A Year in the Life of Your Tree - 1


Dormancy, Spring Wake-up:

Lets begin at March 1. The worst of winter is behind us and we are looking forward to the breaking of winter and a little sun. The great wheel seems to turn slowly this time of year; it has been a long winter. By March 21 we are back to twelve hours of light. And now with a warm breeze blowing and the sun shining, the last of the snow in deep shade is all that remains. Your tree feels all spring's signals and the long sleep is over. Hibernation for some, dormancy for your tree. An essential break, how else to survive months with little daylight and temperatures well below freezing, cold that kills exposed soft leaf, flower or shoot tissue on contact.

Its time to wake up and begin a new year. The frost is pretty much out of the ground, freeing up water and nutrients from their icy winter state and making them available for the many tasks the tree has to perform. Indeed, the water of life -- all essential growth or defense action a tree accomplishes is always carried out with the movement of water.

Stored deep in living roots and trunks is starch, a dense heavy fuel that is being converted back to glucose, the simple sugar that trees produce in abundance throughout the growing season. Glucose is the fuel, the currency that pays for all the tree requires.

There are lots of old tales about what happens inside trees in the winter; most go something like this: "all the sap is stored in the roots for the winter...." This would mean that a lot of the upper canopy was without sap. Some of the upper branches may be without sap; that's because they are dead. Any tree part not full of fluid is in trouble and dead or dying.

Think of the main difference between winter and summer. It is the rate of flow of liquids within the tree. In winter there is still a lot of activity, but without the leaves where the vast majority of water is used through transpiration, the flow of liquids is substantially reduced. One movement of liquids that is essential for survival is the removal of most of the water inside cells that are closest to the deep cold outside air.

As deep frost penetrates into the tree this movement of liquids out of cells and into surrounding tissue is necessary for those cells to survive. Even though it may be -30°, these actions and the energy required to perform them never stop. All this still requires the movement and use of water. Hopefully you gave your tree a good drink back in the first week of October, a top up before the ground froze, locking up all the water until spring. During the whole of the winter the tree will lose water and be unable to replenish it.
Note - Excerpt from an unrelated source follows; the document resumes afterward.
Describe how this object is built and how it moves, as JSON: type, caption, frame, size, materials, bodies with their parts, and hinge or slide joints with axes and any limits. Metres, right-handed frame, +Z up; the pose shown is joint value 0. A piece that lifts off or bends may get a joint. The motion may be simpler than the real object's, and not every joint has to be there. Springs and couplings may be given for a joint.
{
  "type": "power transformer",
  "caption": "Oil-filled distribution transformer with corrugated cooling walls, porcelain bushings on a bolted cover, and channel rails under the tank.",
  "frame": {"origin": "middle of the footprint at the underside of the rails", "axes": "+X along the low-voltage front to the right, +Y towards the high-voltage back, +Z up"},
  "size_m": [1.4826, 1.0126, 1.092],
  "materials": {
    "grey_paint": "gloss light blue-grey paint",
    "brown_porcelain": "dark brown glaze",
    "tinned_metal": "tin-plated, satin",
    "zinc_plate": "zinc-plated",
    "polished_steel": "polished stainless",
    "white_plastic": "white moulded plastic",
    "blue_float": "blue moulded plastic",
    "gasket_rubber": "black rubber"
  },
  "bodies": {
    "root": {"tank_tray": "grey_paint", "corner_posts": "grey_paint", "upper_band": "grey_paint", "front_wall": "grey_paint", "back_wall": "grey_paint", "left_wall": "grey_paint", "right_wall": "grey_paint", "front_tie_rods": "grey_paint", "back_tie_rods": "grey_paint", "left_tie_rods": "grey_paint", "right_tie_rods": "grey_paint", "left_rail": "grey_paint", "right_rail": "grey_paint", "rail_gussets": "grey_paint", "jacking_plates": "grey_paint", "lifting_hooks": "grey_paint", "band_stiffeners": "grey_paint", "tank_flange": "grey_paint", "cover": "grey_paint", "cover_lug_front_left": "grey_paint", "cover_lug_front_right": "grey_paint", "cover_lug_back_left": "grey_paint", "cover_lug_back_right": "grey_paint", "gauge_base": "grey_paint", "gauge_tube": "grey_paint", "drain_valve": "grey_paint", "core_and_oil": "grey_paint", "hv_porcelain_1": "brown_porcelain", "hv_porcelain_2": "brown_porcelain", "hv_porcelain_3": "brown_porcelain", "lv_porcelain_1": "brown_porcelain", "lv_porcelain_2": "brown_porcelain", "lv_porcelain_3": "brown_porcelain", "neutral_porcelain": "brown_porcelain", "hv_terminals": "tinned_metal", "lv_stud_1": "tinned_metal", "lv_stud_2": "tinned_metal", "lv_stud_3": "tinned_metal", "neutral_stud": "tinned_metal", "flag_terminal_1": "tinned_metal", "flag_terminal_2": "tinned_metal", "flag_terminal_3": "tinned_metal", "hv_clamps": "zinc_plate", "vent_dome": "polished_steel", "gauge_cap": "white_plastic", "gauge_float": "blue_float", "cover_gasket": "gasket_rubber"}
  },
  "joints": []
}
Back to spring and the conversion of starch to glucose, the fuel that is required to initiate all the spring and early summer growth that we look forward to, flowers, leaves , seeds perhaps and new shoots. Trees are amazingly efficient at storing energy, and they need to be. All of the early show, flowers, early leaves, sometimes seeds and the first flush of new shoots is accomplished by spending stored energy. Until the new leaves are close to their full size they are not photosynthesizing, producing glucose, at their mature rate.

This means that the month or so when leaves are forming is the weakest month of the tree's year. This leaf-forming month coincides with the early formation of this year's growth ring, which is still very soft and unable to defend itself as normal. The month of maturing leaves is a time to take it easy with the pruning.